Figure 2: Hypothetical Depiction of Offset Project Measured against 
Business-as-Usual Scenario: 

[Refer to PDF for image: illustration] 

This figure is a line graph depicting projected business-as-usual 
emission over the four year life of a project versus emissions with 
offset project. Emissions are depicted in tons per year on a gradually 
increasing basis. 

Source: GAO. 

[End of figure] 

Our prior work found that additionality is fundamental to the 
credibility of offsets because only offsets that are additional to 
business-as-usual activities result in new environmental benefits. 
Several stakeholders we interviewed as part of our study said that 
there is no correct technique for determining additionality because it 
requires comparison of expected reductions against a projected business-
as-usual emissions baseline. Determining additionality is inherently 
uncertain because, it may not be possible to know what would have 
happened in the future had the projects not been undertaken. There are 
many ways to estimate whether projects are additional, and many 
stakeholders said that applying a single test is too simplistic because 
every project is different from others and operates under different 
circumstances. 

There are many quality assurance mechanisms, commonly described 
collectively as “standards,” for assuring the credibility of carbon 
offsets in the U.S. voluntary market, but few standards, if any, that 
cover the entire supply chain. The proliferation of standards has 
caused confusion in the market, and the existence of multiple quality 
assurance mechanisms with different requirements raises questions about 
the quality of offsets available on the voluntary market, according to 
many stakeholders.
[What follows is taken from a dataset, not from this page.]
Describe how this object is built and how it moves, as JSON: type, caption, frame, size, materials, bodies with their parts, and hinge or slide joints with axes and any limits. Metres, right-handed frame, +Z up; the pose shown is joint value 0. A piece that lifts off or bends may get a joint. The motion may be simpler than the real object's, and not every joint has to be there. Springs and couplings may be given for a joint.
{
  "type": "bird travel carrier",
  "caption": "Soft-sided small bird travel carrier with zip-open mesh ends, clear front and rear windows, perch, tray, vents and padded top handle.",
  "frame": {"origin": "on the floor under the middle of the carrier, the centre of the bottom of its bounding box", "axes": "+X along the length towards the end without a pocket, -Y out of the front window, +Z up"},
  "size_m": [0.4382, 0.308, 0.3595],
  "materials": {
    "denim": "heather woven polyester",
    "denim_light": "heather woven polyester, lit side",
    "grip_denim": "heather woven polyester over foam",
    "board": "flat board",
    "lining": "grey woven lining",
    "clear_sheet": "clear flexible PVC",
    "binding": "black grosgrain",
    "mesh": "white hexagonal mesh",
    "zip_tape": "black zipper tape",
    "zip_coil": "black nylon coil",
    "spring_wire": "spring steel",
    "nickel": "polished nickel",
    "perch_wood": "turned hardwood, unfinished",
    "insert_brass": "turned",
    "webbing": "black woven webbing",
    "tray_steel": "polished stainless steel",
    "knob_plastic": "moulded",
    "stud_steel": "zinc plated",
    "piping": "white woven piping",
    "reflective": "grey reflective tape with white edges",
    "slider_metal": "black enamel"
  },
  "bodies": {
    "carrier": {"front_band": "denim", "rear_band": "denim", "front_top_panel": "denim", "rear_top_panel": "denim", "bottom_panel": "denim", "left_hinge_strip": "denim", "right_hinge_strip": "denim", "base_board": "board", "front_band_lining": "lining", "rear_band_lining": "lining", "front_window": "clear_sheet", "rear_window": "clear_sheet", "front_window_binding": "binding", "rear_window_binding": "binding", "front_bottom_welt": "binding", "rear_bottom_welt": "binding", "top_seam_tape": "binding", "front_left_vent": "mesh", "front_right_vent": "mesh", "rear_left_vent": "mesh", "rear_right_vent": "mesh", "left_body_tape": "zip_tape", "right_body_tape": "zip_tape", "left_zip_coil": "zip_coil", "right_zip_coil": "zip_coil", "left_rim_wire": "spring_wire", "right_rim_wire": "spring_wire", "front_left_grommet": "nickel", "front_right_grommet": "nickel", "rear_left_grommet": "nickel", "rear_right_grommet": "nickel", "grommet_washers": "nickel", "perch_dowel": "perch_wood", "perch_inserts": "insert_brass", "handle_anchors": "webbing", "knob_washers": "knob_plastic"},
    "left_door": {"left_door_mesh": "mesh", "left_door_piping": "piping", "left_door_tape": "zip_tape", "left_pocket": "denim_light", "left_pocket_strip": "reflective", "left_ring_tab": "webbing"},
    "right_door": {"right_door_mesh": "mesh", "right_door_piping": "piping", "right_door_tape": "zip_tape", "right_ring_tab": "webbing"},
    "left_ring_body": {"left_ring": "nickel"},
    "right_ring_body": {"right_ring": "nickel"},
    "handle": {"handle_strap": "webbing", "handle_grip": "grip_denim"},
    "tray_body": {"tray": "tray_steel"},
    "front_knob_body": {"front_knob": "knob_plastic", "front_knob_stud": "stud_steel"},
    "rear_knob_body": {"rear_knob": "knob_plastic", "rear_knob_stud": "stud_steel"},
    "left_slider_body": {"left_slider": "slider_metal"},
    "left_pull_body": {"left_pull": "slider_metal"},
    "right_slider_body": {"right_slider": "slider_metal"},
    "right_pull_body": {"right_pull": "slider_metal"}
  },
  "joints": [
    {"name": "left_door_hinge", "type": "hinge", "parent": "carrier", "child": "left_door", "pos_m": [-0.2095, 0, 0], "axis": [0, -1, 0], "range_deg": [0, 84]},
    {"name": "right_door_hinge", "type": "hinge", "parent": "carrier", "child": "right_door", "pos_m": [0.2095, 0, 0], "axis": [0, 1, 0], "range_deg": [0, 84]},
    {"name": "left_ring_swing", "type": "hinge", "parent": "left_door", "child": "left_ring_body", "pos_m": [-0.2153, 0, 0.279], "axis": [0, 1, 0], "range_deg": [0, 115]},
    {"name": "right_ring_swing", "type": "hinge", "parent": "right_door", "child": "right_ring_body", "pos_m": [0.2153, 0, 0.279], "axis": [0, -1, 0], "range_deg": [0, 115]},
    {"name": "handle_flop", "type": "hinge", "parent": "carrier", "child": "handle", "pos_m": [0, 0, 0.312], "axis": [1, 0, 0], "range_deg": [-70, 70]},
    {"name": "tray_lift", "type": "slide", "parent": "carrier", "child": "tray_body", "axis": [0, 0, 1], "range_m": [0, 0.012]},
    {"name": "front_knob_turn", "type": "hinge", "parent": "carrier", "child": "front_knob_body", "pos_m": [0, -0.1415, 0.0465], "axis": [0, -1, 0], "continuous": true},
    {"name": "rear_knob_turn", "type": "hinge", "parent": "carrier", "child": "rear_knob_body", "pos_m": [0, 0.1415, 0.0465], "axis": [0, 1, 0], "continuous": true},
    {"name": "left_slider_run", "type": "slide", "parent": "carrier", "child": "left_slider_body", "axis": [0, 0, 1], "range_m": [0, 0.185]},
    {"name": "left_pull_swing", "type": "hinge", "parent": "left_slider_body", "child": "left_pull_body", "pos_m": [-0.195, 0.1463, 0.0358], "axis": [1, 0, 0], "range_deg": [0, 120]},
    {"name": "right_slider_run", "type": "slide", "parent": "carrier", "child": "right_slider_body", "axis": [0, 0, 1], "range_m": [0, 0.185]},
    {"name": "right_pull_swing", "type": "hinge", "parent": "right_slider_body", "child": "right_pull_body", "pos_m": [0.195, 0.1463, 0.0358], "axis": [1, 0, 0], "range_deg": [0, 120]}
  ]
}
The lack of standardization in the U.S. market may 
also make it difficult for consumers to determine whether offsets are 
fully fungible—interchangeable and of comparable quality—a 
characteristic of an efficient commodity market. The term “carbon 
offset” implies a uniform commodity, but offsets may originate from a 
wide variety of project types based on different quantification and 
quality assurance mechanisms. Because offsets are not all the same, it 
may be difficult for consumers to understand what they purchase. 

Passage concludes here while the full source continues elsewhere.